Dazzled and dazed in the company of orchids

Floral delights

The subtle fragrance of the blooming flowers pulls you in their direction; their sight lifts jaded spirits, leaving one rejuvenated. Perhaps, that is why the culture of gifting bouquets, be it at a  celebration or a loss, is so popular.

When Metrolife learnt about ‘The Wonderful Life of Orchids’, an exhibition of live orchids and flowers being organised in the India International Centre recently, we couldn’t miss out on experiencing this beautiful spectacle. Enticing flora buffs in the City was an expansive display of orchids from the Northeastern states along with a multitude of photographs and hybrids from different parts of India and abroad.

A stroll inside the art gallery for the orchid exhibition did throw us into a tizzy--the room was resplendent with the exotic blooms, but the scientific jargon, and the text explaining the history of orchids in India was a little overwhelming for a casual visitor. Nevertheless, the representatives of Botanical Survey of India came to everyone’s rescue, enlivening our ‘flower-walk’ in the gallery with their rich knowledge of flora as they revealed some interesting anecdotes about the flowers.

Dr Chandan Singh Purohit, a representative of BSI Sikkim, introduced us to Papheopadillum, saying, “Do you see these pouch-like flowers? Because of their shape, these are commonly called Lady’s Slippers!”  He went on to add, “Perhaps that’s the kind of puffy slippers that Queen Victoria used to wear in the 18th century. This variety of flowers is also sometimes referred to as Queen’s Slippers.” Fascinating, isn’t it? The exhibition had around eight hybrid forms of Lady’s Slippers, and every time anyone encountered a curled up lip of a flower, they exclaimed, ‘Is it also a Lady’s Slipper?’

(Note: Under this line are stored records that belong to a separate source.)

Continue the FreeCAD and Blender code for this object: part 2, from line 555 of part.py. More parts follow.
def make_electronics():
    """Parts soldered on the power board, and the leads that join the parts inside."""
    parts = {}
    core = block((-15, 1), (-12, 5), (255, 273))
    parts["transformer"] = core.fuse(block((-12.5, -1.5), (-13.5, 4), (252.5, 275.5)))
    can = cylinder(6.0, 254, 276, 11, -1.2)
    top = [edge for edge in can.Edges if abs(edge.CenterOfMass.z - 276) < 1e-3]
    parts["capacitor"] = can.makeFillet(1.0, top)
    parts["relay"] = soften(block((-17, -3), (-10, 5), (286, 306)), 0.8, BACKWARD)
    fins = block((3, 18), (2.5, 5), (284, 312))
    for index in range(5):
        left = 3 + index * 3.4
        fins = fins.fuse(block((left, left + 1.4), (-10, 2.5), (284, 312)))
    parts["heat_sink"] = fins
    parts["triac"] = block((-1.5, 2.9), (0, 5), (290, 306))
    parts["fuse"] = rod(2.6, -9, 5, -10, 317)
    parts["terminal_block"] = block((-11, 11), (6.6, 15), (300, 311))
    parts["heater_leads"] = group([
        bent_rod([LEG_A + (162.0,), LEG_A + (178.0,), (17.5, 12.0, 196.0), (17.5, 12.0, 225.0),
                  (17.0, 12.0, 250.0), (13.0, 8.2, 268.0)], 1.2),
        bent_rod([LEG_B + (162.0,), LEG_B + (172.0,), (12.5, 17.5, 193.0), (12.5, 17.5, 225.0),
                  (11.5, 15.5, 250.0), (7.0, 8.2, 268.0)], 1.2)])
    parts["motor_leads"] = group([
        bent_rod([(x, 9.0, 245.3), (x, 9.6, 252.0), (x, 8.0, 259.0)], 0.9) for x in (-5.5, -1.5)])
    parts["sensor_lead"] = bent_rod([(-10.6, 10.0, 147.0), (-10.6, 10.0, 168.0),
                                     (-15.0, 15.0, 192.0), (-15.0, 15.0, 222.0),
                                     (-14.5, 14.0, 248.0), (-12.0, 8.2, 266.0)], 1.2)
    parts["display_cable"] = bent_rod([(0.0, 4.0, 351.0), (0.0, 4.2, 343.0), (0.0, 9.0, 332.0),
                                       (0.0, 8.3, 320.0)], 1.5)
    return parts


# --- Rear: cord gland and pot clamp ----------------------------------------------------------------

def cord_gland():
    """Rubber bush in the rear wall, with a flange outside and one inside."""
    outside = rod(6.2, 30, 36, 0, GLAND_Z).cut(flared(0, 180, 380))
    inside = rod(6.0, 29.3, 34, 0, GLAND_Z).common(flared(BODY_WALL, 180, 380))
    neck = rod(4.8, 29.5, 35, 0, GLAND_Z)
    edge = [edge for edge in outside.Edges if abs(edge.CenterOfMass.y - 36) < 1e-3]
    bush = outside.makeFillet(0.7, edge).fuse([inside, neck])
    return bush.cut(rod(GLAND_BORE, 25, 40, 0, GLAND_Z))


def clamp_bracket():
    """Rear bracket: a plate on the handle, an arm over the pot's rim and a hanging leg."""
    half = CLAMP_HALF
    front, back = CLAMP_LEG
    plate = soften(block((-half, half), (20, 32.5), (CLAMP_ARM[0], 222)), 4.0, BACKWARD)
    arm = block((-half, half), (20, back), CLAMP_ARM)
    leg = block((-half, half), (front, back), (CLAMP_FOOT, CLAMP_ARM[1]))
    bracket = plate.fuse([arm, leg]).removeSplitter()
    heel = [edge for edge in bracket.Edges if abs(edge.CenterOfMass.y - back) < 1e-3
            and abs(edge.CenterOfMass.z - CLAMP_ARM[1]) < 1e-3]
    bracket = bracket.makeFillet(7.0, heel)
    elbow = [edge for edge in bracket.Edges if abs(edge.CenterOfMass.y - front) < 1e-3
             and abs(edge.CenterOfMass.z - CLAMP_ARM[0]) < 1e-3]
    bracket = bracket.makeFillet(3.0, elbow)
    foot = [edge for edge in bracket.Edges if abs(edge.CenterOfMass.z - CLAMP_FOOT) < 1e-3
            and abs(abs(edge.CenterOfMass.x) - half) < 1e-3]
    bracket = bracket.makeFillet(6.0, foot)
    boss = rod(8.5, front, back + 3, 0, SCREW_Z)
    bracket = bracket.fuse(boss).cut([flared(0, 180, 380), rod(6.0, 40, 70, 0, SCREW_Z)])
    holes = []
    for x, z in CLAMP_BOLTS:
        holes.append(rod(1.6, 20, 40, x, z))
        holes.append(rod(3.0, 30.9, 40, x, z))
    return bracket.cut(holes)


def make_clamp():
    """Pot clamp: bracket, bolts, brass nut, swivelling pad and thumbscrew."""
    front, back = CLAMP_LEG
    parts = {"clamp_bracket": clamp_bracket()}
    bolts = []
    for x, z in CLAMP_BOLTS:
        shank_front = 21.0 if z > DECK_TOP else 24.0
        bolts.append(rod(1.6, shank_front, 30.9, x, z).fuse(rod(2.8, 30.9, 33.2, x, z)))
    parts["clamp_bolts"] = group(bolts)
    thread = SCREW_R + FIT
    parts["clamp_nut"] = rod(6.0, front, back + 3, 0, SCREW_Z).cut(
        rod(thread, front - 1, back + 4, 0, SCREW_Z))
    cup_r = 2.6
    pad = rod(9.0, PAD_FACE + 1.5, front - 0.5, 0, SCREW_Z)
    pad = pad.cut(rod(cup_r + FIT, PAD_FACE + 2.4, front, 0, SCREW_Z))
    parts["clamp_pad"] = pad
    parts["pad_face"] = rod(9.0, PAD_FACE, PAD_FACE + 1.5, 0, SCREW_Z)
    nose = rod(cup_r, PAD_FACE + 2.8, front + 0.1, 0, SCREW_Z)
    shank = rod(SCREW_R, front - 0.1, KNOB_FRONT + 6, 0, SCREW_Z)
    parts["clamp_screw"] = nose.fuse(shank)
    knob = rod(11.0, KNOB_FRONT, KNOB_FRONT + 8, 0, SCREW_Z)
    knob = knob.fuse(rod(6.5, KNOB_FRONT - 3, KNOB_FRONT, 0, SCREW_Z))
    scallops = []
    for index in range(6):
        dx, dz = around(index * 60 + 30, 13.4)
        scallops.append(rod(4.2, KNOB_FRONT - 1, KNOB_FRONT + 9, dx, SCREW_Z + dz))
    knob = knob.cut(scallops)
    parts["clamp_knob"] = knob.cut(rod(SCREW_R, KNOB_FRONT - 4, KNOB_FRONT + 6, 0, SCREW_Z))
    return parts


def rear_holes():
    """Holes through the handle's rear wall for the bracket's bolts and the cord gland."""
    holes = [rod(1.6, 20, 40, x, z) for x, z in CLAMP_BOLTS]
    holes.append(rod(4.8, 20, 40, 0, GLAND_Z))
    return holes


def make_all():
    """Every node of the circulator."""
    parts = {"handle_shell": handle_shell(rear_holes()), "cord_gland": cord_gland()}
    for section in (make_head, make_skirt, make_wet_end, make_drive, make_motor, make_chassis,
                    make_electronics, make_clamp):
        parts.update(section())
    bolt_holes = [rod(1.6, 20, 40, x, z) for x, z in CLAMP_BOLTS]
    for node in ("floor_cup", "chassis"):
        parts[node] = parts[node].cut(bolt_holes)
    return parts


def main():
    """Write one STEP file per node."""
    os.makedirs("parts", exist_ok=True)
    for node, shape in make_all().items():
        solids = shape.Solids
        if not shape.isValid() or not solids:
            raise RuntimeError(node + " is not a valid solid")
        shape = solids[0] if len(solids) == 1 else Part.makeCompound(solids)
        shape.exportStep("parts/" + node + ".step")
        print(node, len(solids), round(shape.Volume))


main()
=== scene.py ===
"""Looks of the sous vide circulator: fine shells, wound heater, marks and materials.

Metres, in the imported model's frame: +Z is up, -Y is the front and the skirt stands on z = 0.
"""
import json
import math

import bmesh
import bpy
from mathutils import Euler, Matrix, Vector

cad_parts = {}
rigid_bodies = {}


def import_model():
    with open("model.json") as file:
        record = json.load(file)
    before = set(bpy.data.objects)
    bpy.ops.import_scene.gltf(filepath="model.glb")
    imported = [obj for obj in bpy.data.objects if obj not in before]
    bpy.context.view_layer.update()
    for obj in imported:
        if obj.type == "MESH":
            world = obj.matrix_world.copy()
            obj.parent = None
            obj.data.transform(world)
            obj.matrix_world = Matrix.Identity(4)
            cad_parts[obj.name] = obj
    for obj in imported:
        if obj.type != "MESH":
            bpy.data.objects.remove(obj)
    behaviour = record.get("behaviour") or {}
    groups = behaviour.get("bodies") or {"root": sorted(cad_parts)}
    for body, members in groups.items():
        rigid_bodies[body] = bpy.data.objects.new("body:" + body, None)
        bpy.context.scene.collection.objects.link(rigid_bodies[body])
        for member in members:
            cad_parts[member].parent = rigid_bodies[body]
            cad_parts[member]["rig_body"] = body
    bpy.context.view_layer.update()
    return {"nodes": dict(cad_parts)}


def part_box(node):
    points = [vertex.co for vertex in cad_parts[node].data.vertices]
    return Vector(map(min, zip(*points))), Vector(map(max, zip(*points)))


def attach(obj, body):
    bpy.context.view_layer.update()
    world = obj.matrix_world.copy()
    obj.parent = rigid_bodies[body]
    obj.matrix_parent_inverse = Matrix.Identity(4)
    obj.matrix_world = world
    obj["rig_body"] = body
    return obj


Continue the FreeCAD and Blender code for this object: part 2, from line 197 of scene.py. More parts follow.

Offering a whiff of aroma from a packet, another
representative quizzed us on what it was? Then he introduced us to a flat-leaved Mexican vine whose flowers bloom into a fruit that produces
vanilla essence.

Owing to their stunning beauty, 14 countries in the world have orchids as their
national flower. Though India takes pride in its national flower Lotus, interestingly, the exhibition emphasised on a rare variety of orchid that is found in our country. Vanda Coerulea is a blue coloured orchid, characterised by branches of large showy blue flowers, commonly found in the Northeastern belt of India. Since, blue Vanda ripen
during the months of November and December, Delhiites could only delight in the red Vanda flowers on display in the exhibition.

Though this time out with orchids was a delightful experience, it was dismaying to see the blooms withering owing to the extreme temperatures in Delhi. Dr Chandan explained, “For instance, Lady Slipper’s require around 80 per cent humidity in the air, there’s hardly 25 per cent humidity down here in the Capital for the plants to sustain this long.”